Dover paused to light yet another cigarette, sucked in smoke, blew it out, and eyed Scipio. “What’s your address, over in the Terry?” he asked.

That wasn’t what Scipio had expected. “Same one you got on all my papers, suh,” he answered. “I ain’t moved or nothin’.”

“For true?” Jerry Dover said. “No bullshit? No getting cute and cagey?”

“Cross my heart an’ hope to die, Mistuh Dover.” Scipio made the gesture. “How come you needs to make sure o’ dat?”

His boss didn’t answer, not right away. He smoked the cigarette down to a little dog-end in quick, savage puffs, then stubbed it out and lit a new one. When he did speak, he went off on a tangent: “I don’t reckon your wife and your young ’uns have ever seen the inside of this place.”
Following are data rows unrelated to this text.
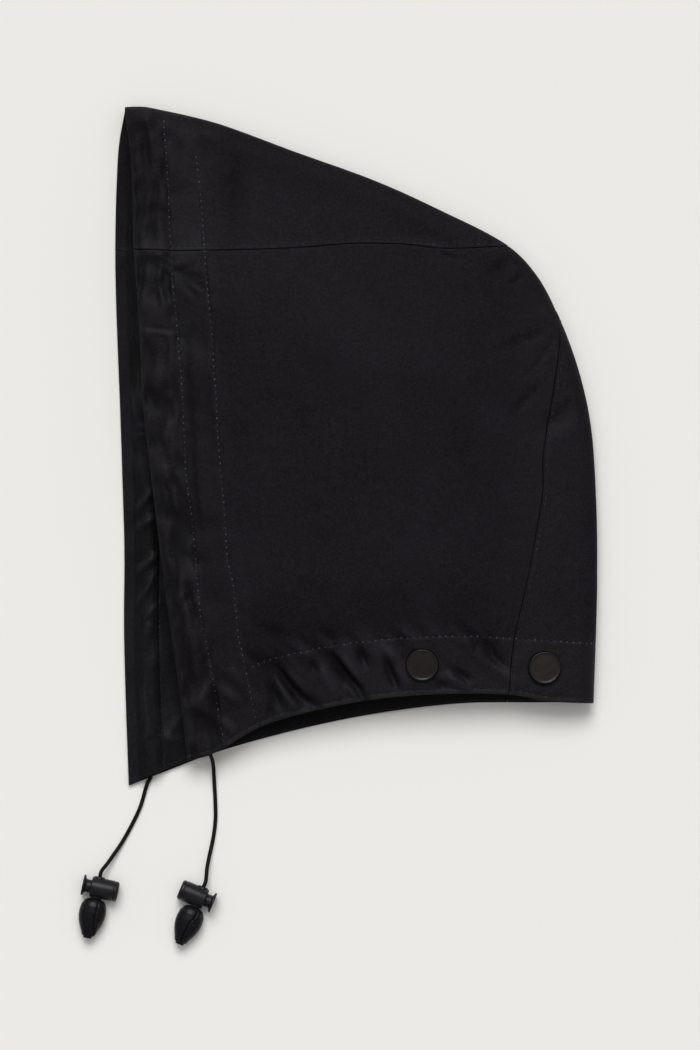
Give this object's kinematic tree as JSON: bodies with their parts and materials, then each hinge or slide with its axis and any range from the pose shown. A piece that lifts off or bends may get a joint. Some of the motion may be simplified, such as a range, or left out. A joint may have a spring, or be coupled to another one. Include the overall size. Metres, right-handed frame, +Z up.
{
  "type": "detachable hood",
  "caption": "Detachable waxed-cotton hood lying flat on its side, with a drawcord in the face edge, cord locks, cord ends and press studs at the neck.",
  "frame": {"origin": "on the surface that the hood lies on, under the middle of the hood's box, cords left out", "axes": "+X from the face opening to the back of the head, +Y from the neck hem to the crown, +Z up through the hood's left side"},
  "size_m": [0.2622, 0.4235, 0.0314],
  "materials": {
    "waxed_cotton": "black waxed cotton, soft low sheen",
    "facing_cloth": "black plain-woven facing, slightly duller",
    "braided_cord": "black round braid",
    "matte_nylon": "black moulded nylon, fine grain",
    "glossy_nylon": "black moulded nylon, smooth",
    "black_metal": "dark gunmetal plating with a soft shine"
  },
  "bodies": {
    "hood": {"side_panel_left": "waxed_cotton", "side_panel_right": "waxed_cotton", "crown_panel": "waxed_cotton", "back_panel": "waxed_cotton", "face_facing": "facing_cloth", "neck_facing": "facing_cloth", "stud_cap_left_front": "black_metal", "stud_socket_left_front": "black_metal", "stud_cap_left_back": "black_metal", "stud_socket_left_back": "black_metal", "cord_left": "braided_cord", "lock_barrel_left": "matte_nylon", "cord_bell_left": "glossy_nylon", "stud_cap_right_front": "black_metal", "stud_socket_right_front": "black_metal", "stud_cap_right_back": "black_metal", "stud_socket_right_back": "black_metal", "cord_right": "braided_cord", "lock_barrel_right": "matte_nylon", "cord_bell_right": "glossy_nylon"},
    "plunger_left": {"lock_plunger_left": "matte_nylon"},
    "plunger_right": {"lock_plunger_right": "matte_nylon"}
  },
  "joints": [
    {"name": "plunger_left_press", "type": "slide", "parent": "hood", "child": "plunger_left", "axis": [-0.9205, 0.3907, 0], "range_m": [0, 0.0028], "stiffness_N_per_m": 800, "springref_m": -0.003},
    {"name": "plunger_right_press", "type": "slide", "parent": "hood", "child": "plunger_right", "axis": [0.9781, -0.2079, 0], "range_m": [0, 0.0028], "stiffness_N_per_m": 800, "springref_m": -0.003}
  ]
}
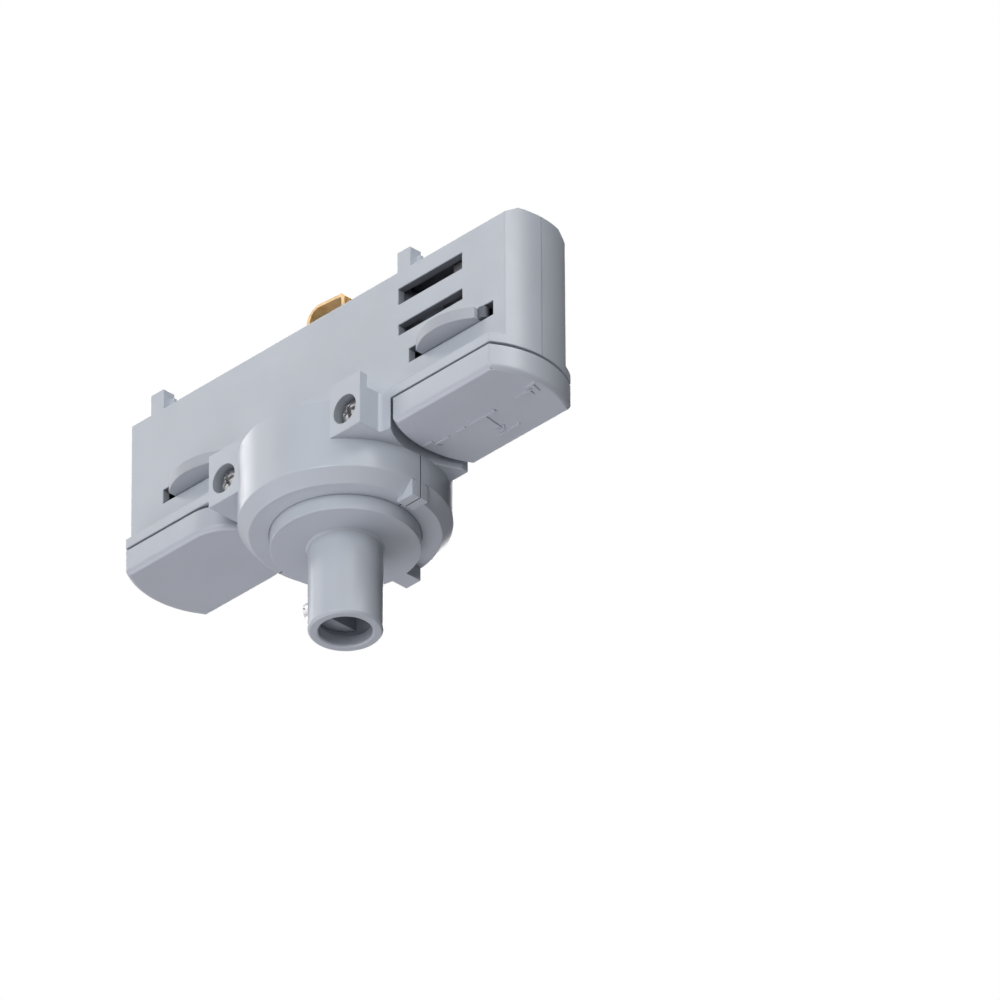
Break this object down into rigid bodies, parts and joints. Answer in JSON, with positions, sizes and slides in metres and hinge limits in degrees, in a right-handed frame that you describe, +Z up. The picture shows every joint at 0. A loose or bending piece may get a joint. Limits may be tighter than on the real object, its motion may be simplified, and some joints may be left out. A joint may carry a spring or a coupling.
{
  "type": "track light adapter",
  "caption": "Long narrow adapter that hangs a lamp from a lighting track: a flanged body on a round hub, two turning levers, an earth contact on top and a swivelling cord nipple below.",
  "frame": {"origin": "on the nipple's axis, level with the flange's upper face that seats under the track", "axes": "+X along the track towards the selector lever, +Y to the rear shell, +Z up into the track"},
  "size_m": [0.1038, 0.04, 0.075],
  "materials": {
    "housing_plastic": "fine satin moulded light grey",
    "lever_plastic": "fine satin moulded light grey",
    "nipple_plastic": "satin light grey",
    "steel": "zinc plated",
    "spring_steel": "plain spring steel",
    "contact_brass": "bright strip",
    "contact_nickel": "nickel plated strip",
    "earth_brass": "bright strip",
    "clamp_brass": "plain brass",
    "drum_plastic": "plain moulded dark grey",
    "block_plastic": "plain moulded",
    "shoe_plastic": "plain moulded grey"
  },
  "bodies": {
    "housing": {"front_housing": "housing_plastic", "rear_housing": "housing_plastic", "housing_screws": "steel", "locking_spring": "spring_steel", "selector_spring": "spring_steel", "terminal_block": "block_plastic", "terminal_screws": "steel", "earth_clamp": "clamp_brass", "neutral_clamp": "clamp_brass", "phase_clamp": "clamp_brass", "neutral_collector": "contact_brass", "phase_collector": "contact_brass", "earth_strap": "earth_brass"},
    "locking": {"locking_lever": "lever_plastic"},
    "selector": {"selector_lever": "lever_plastic", "contact_drum": "drum_plastic", "drum_pin": "steel", "neutral_contact": "contact_nickel", "phase_contact": "contact_nickel"},
    "nipple": {"swivel_nipple": "nipple_plastic"},
    "clamp": {"clamp_shoe": "shoe_plastic", "clamp_screw": "steel"},
    "earth": {"earth_contact": "earth_brass"}
  },
  "joints": [
    {"name": "locking_turn", "type": "hinge", "parent": "housing", "child": "locking", "pos_m": [-0.0303, 0, 0], "axis": [0, 0, 1], "range_deg": [-90, 0]},
    {"name": "selector_turn", "type": "hinge", "parent": "housing", "child": "selector", "pos_m": [0.0361, 0, 0], "axis": [0, 0, 1], "range_deg": [0, 90]},
    {"name": "nipple_swivel", "type": "hinge", "parent": "housing", "child": "nipple", "pos_m": [0, 0, 0], "axis": [0, 0, 1], "range_deg": [-75, 255]},
    {"name": "clamp_slide", "type": "slide", "parent": "nipple", "child": "clamp", "axis": [1, 0, 0], "range_m": [0, 0.0015]},
    {"name": "earth_spring", "type": "slide", "parent": "housing", "child": "earth", "axis": [0, 0, 1], "range_m": [-0.0018, 0], "stiffness_N_per_m": 300, "springref_m": 0.002}
  ]
}
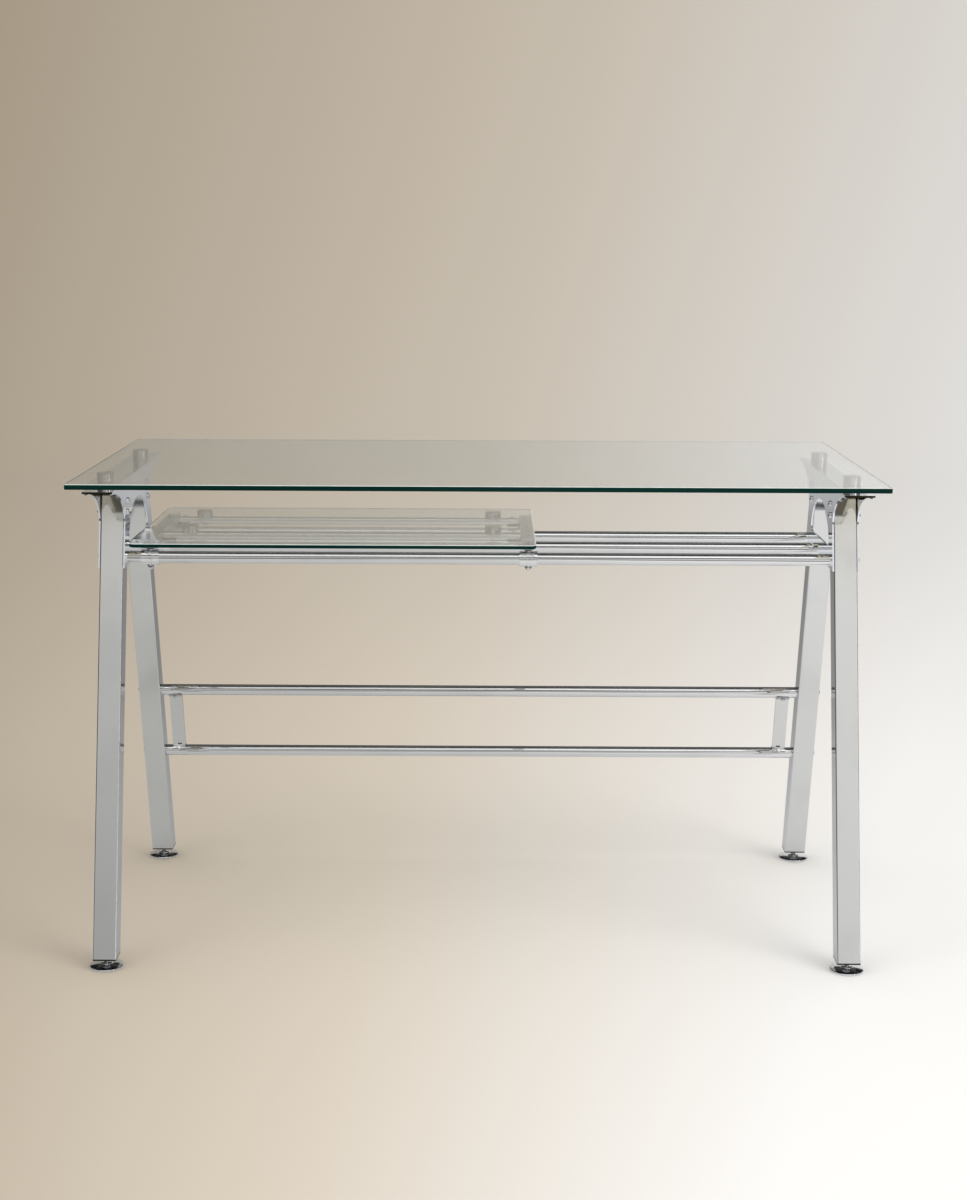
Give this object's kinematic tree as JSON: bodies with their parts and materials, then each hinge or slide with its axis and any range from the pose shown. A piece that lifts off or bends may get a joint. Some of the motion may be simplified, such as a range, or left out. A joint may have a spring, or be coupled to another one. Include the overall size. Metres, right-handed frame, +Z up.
{
  "type": "computer desk with keyboard tray",
  "caption": "Rectangular clear glass desk on chromed leaning square legs joined by round rails, with a sliding glass keyboard tray clamped under the left half.",
  "frame": {"origin": "on the floor under the middle of the desk top", "axes": "+X to the user's right along the desk's length, -Y towards the user, +Z up"},
  "size_m": [1.2, 0.6, 0.75],
  "materials": {
    "clear_glass": "polished",
    "black_plastic": "moulded",
    "zinc_steel": "zinc plated",
    "slide_steel": "zinc plated",
    "satin_aluminium": "satin",
    "bearing_steel": "polished",
    "satin_disc_steel": "turned",
    "leg_chrome": "polished",
    "plate_chrome": "polished",
    "fastener_chrome": "polished",
    "tube_chrome": "polished"
  },
  "bodies": {
    "frame": {"brace_screws": "fastener_chrome", "clamp_bolts": "fastener_chrome", "clamp_lower_halves": "tube_chrome", "clamp_nuts": "fastener_chrome", "clamp_spacers": "black_plastic", "clamp_upper_halves": "tube_chrome", "end_cap_inserts": "zinc_steel", "front_left_end_cap": "black_plastic", "front_left_leg": "leg_chrome", "front_rail": "tube_chrome", "front_right_end_cap": "black_plastic", "front_right_leg": "leg_chrome", "head_bolts": "fastener_chrome", "head_cap_nuts": "fastener_chrome", "left_brace": "tube_chrome", "left_head_flange": "plate_chrome", "left_inner_head_plate": "plate_chrome", "left_outer_head_plate": "plate_chrome", "left_slide_outer": "slide_steel", "lower_stretcher": "tube_chrome", "middle_rail": "tube_chrome", "rail_bolts": "fastener_chrome", "rail_spacers": "zinc_steel", "rear_left_end_cap": "black_plastic", "rear_left_leg": "leg_chrome", "rear_rail": "tube_chrome", "rear_right_end_cap": "black_plastic", "rear_right_leg": "leg_chrome", "right_brace": "tube_chrome", "right_head_flange": "plate_chrome", "right_inner_head_plate": "plate_chrome", "right_outer_head_plate": "plate_chrome", "right_slide_outer": "slide_steel", "stretcher_bolts": "fastener_chrome", "top_disc_screws": "fastener_chrome", "top_discs": "satin_disc_steel", "top_glass": "clear_glass", "tube_end_plugs": "zinc_steel", "upper_stretcher": "tube_chrome"},
    "tray": {"tray_glass": "clear_glass", "tray_discs": "satin_disc_steel", "tray_disc_screws": "fastener_chrome", "front_cross_tube": "tube_chrome", "rear_cross_tube": "tube_chrome", "cross_tube_screws": "fastener_chrome", "left_tray_carrier": "satin_aluminium", "right_tray_carrier": "satin_aluminium", "carrier_screws": "fastener_chrome", "left_slide_inner": "slide_steel", "right_slide_inner": "slide_steel"},
    "left_ball_cage": {"left_ball_retainer": "slide_steel", "left_slide_balls": "bearing_steel"},
    "right_ball_cage": {"right_ball_retainer": "slide_steel", "right_slide_balls": "bearing_steel"},
    "front_left_foot": {"front_left_leveller": "tube_chrome"},
    "front_right_foot": {"front_right_leveller": "tube_chrome"},
    "rear_left_foot": {"rear_left_leveller": "tube_chrome"},
    "rear_right_foot": {"rear_right_leveller": "tube_chrome"}
  },
  "joints": [
    {"name": "tray_slide", "type": "slide", "parent": "frame", "child": "tray", "axis": [0, -1, 0], "range_m": [0, 0.18]},
    {"name": "left_cage_slide", "type": "slide", "parent": "frame", "child": "left_ball_cage", "axis": [0, -1, 0], "range_m": [0, 0.09]},
    {"name": "right_cage_slide", "type": "slide", "parent": "frame", "child": "right_ball_cage", "axis": [0, -1, 0], "range_m": [0, 0.09]},
    {"name": "front_left_foot_turn", "type": "hinge", "parent": "frame", "child": "front_left_foot", "pos_m": [-0.568, -0.26766, 0], "axis": [0, 0, 1], "continuous": true},
    {"name": "front_right_foot_turn", "type": "hinge", "parent": "frame", "child": "front_right_foot", "pos_m": [0.568, -0.26766, 0], "axis": [0, 0, 1], "continuous": true},
    {"name": "rear_left_foot_turn", "type": "hinge", "parent": "frame", "child": "rear_left_foot", "pos_m": [-0.568, 0.26766, 0], "axis": [0, 0, 1], "continuous": true},
    {"name": "rear_right_foot_turn", "type": "hinge", "parent": "frame", "child": "rear_right_foot", "pos_m": [0.568, 0.26766, 0], "axis": [0, 0, 1], "continuous": true}
  ],
  "couplings": [
    {"joint": "left_cage_slide", "follows": "tray_slide", "ratio": 0.5},
    {"joint": "right_cage_slide", "follows": "tray_slide", "ratio": 0.5}
  ]
}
“No, suh, they ain’t never,” Scipio agreed, wondering what the hell Dover was going on about. The restaurant-by which he naturally thought of the part the customers never saw-was crowded enough with the people who had to be there: cooks, waiters, busboys, dishwashers. Others would have fit in as well as feathers on a frog. The manager had to know that better than he did.

No matter what Jerry Dover knew, he said, “Why don’t you bring ’em by tomorrow night when you come in for your shift? They get bored, they can spend some time here in the office.”

“Suh, my missus, she clean white folks’ houses. She already be at work when I comes in here,” Scipio said.

Dover frowned. “Maybe you tell her to take the day off tomorrow so she can come in with you.”

“People she work fo’ ain’t gwine like dat,” Scipio predicted dolefully. Blacks in the CSA never had been able to risk antagonizing whites. With things the way they were now, even imagining such a thing was suicidal.

The second cigarette disappeared as fast as the first one had. Dover lit a third. He blew a stream of smoke up at the ceiling. “Scipio,” he said softly, “this is important.”

Scipio froze, there in the rickety chair across the desk from the restaurant manager. Jerry Dover used that name to remind Scipio who had the power here.

By why he would want to use that power for this purpose baffled the Negro. Sending him down to Savannah made sense. This? This seemed mere whim. A man who expended power on a whim was a fool.

In the tones of an educated white man, Scipio said, “Perhaps you will be good enough to tell me why you require my family’s presence, sir?”

Dover’s eyes widened. He laughed out loud. “Goddamn!” he said. “She told me you could do that, but I plumb forgot. That’s fucking amazing. You ought to go on the wireless instead of some of those muttonheads they’ve got.”

“As may be, sir,” Scipio answered, and Jerry Dover laughed again. The black man added, “You still have not answered my question.” He dared hope Dover would. Skin color was the most important thing in the CSA; no doubt about it. But accent ran color a close second. If he sounded like an educated white man, the presumption that he was what he sounded like ran deep.